“Esto no es una coyuntura; para nosotros ha sido la realidad. Vivimos confinados, bloqueados y amenazados por otros virus”. Eso me dijo una líder caleña de 25 años, cuando le pedí su balance de la situación. Al final agregó: “... lo que quiero es que cuando tenga 50 años sea diferente, quiero pensar en nuevos futuros”. Ese deseo me dejó pensando en este país, al que se le está borrando el maquillaje y ahora se ve más real, con cicatrices, con acné. Las capas de base, al igual que las pestañas postizas se han ido cayendo, exponiendo una piel que requiere cuidados no solo tópicos, sino desde adentro: hidratación, alimentación, bienestar.
Hace unos días estuve en Cartagena, una ciudad que se maquilla de turismo y de glamur para unos pocos, y que con corrector oculta a quienes viven en ella y la sufren. Esa ciudad, con delineador y sombras, termina marchitando su belleza entre las murallas que siguen esclavizando e invisibilizando a su gente. ¡Qué contradicción! Lo que más quiere exhibir es lo que más esconde su esencia. El transporte, los servicios públicos, los precios... tantas cosas separan a esa Cartagena mayoritariamente periférica de su centro.

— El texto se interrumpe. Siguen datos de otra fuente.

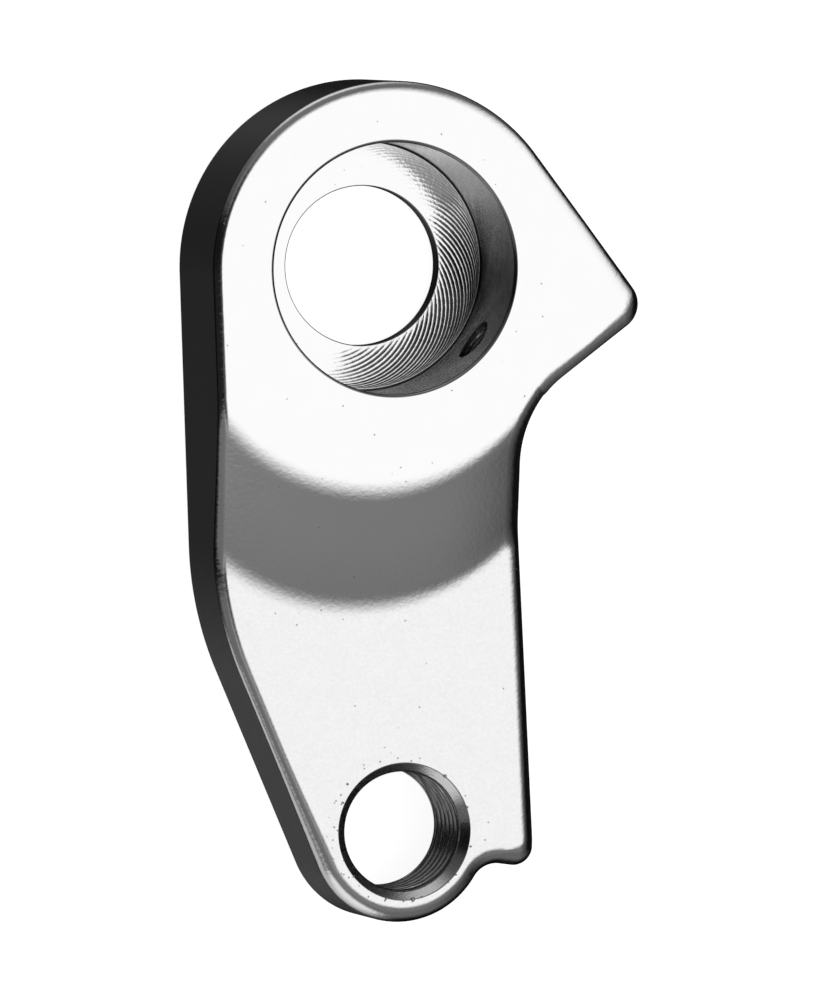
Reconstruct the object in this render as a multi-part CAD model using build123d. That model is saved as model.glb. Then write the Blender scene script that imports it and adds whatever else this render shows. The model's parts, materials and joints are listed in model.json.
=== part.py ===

Cartagena, con sus lentes de o, es miope frente al turismo sexual y ciega frente a desapariciones como la de Alexandrith Sarmiento, de quien hace tres meses nadie da razón. La ciudad no se reconoce negra, indígena, mestiza, llena de color. Sin embargo, ahora que ya no es anfitriona de tantos eventos (a los cuales asiste todo el mundo, menos la gente de Cartagena), debe ocuparse de la ‘ciudad real’, esa en la que casi el 70 % de la población expresa solo consumir una comida al día, según el último reporte del Dane. Entonces, sin maquillaje, se da cuenta de que la belleza escapa de las murallas y florece en barrios como Nelson Mandela, donde, bajo el liderazgo de artistas como Dayro Carrasquilla, se generan procesos que le dan vida. La ciudad se devela desde adentro con su gente, no con bellezas limitadas y postizas. No sé si vamos a aprender que debemos replantear el país, desde todos y para todos. No podemos seguir maquillándonos para ser el Miami del sur o el Beverly Hills caleño, construyendo más clubes, colegios segregados y espacios sin ninguna integración social que terminan generando mayor distancia y violencia.

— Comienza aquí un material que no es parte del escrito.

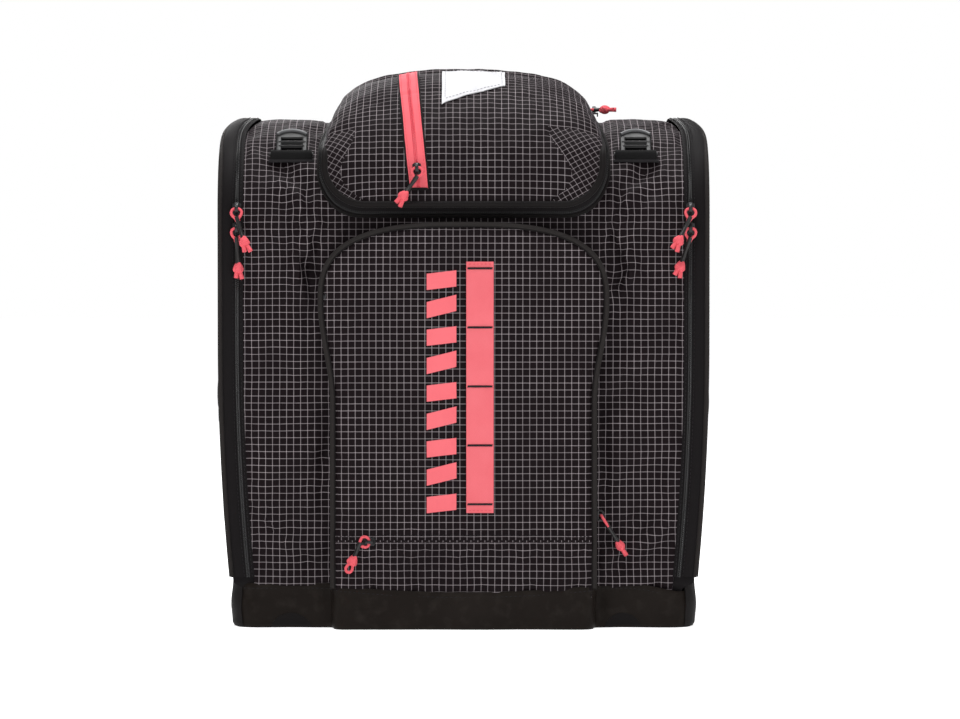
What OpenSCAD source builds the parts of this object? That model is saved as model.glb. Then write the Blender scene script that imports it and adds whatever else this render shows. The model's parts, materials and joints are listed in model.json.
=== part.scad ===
// Ski boot bag: a backpack with a boot compartment on each side and a helmet compartment between.
// Millimetres. +Z is up, the front faces -Y and the back panel faces +Y.
// The origin lies on the ground, under the middle of the body.

/* [Body] */
// Greatest width, across the side doors
bag_w = 450; // [430:1:470]
// Height of the boot compartments
body_h = 463; // [450:1:480]
// Depth of the body, front wall to back wall
body_d = 290; // [280:1:300]
// Height of the waterproof base
tray_h = 41; // [36:1:44]
// Thickness of a fabric and foam wall
wall = 3; // [2.5:0.5:3]
// Clear width between the two dividers, which is the helmet compartment
helmet_w = 224; // [216:1:228]
// Width of the plain strip that carries each door zip
zip_strip_w = 17; // [15:1:19]

/* [Lid] */
// Height of the lid's dome above the boot compartments
lid_rise = 46; // [40:1:50]
// Radius of the dome's front
lid_r = 121; // [119:1:123]
// Greatest half width of the lid
lid_half_w = 127; // [125:1:129]

/* [Front pocket] */
// Half width of the pocket at its straight sides
pocket_half_w = 119.5; // [118:0.5:121]
// Height of the top of the arch above the ground
pocket_top = 370; // [366:1:371]
// How far the pocket stands in front of the body
pocket_d = 23; // [20:1:25]

/* [Webbing] */
// Width of the gear loop webbing
gear_webbing_w = 25; // [20:1:26]
// Width of the shoulder, chest and hip webbing
strap_webbing_w = 20; // [18:1:22]

/* [Doors] */
// Thickness of a padded door
door_t = 5; // [4:0.5:5]

/* [Hidden] */

$fn = 48;
big = 600;
gap = 0.3;
left = -1;
right = 1;

// Side profile: the front wall bends through a tight arc and a wide arc into the flat top.
front_y = -140;
back_y = front_y + body_d;
front_r = 62;
front_bend = 60;
crown_r = 219;
back_r = 25;
crown_z = body_h - crown_r;
front_arc_y = front_y + front_r;
front_arc_z = crown_z + (crown_r - front_r) * sin(front_bend);
crown_y = front_arc_y + (crown_r - front_r) * cos(front_bend);
divider_x = helmet_w / 2;
seam_z = tray_h + gap;
strip_in = door_t + gap;
strip_out = strip_in + zip_strip_w;

// Zips: the coil stands coil_h proud of its tape, and a slider runs run_gap above the coil.
coil_w = 5;
coil_h = 1.2;
run_gap = 0.4;
door_coil = strip_in + 12.5;

// Lid
lid_front_y = -157;
lid_base_z = 388;
lid_arc_y = lid_front_y + lid_r;
lid_top = body_h + lid_rise;
lid_back_y = 120;
lid_back_r = 555;
lid_t = 3;

// Front pocket
pocket_y = front_y - 0.6 - pocket_d;
pocket_straight_z = 209;
pocket_bulge = 11;
pocket_shoulder_z = 300;
piping_half = 2.5;

// ---------- functions ----------

function arc_points(cy, cz, r, a0, a1, n) =
    [for (i = [0:n]) let (a = a0 + (a1 - a0) * i / n) [cy + r * cos(a), cz + r * sin(a)]];

// Side view of the body as points in (Y, Z), moved inward by d.
function body_profile(d) = concat(
    [[front_y + d, -20]],
    arc_points(front_arc_y, front_arc_z, front_r - d, 180, 180 - front_bend, 8),
    arc_points(crown_y, crown_z, crown_r - d, 176 - front_bend, 90, 6),
    arc_points(back_y - back_r, body_h - back_r, back_r - d, 90, 0, 5),
    [[back_y - d, -20]]);

// Half width of the body at height z: narrower towards the ground and rounded off at the top edge.
function half_w(z) = bag_w / 2
    - (z < 260 ? 15 * pow(1 - z / 260, 2) : 0)
    - (z > body_h - 28 ? 13 * pow((z - body_h + 28) / 28, 2) : 0);

heights = concat([-5, 20], [for (z = [46:27:262]) z], [320, 380, 434], [for (z = [441:7:469]) z]);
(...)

Esta pandemia, que marca un antes y un después, exige un ejercicio para reimaginarse el país y su liderazgo. Ya no sirve que sigamos conduciendo, concentrados en el espejo retrovisor (de glorias o errores pasados); tampoco peleando con los carros de al lado, ocupados por líderes (léase: personas con ciertos cargos) que terminan por estrellarse, dado que no están mirando hacia adelante. En cambio, me llama la atención el término ‘primera línea’ de ese país que cambió, que se está abriendo paso y ya no come cuento de élites de apellidos, puestos o porque sí.
Antes de la pandemia, la primera línea se definía por el ‘know who’ en vez del ‘know how’. Ahora la gente se autodenomina y se agencia. Las mamás, los hijos, las periferias dicen: “Nosotros también somos el centro; somos iguales, estamos en la primera línea igual que ustedes”. El futuro de Cali ya no se define en el club X o en el barrio Y, sino en Siloé, en Aguablanca; Cartagena se juega su porvenir en Nelson Mandela o El Pozón, donde está la gente que no va de visita, sino que la siente.
La pandemia nos desmaquilló, reveló nuestra belleza natural. Debemos nutrirla, irarla y honrarla; percatarnos de que no eran necesario tanto rubor y tanto iluminador, sino irradiar nuestra esencia, lo que realmente somos. A fin de cuentas, como lo escribió Alejandro Casona, “la belleza es la otra forma de la verdad”.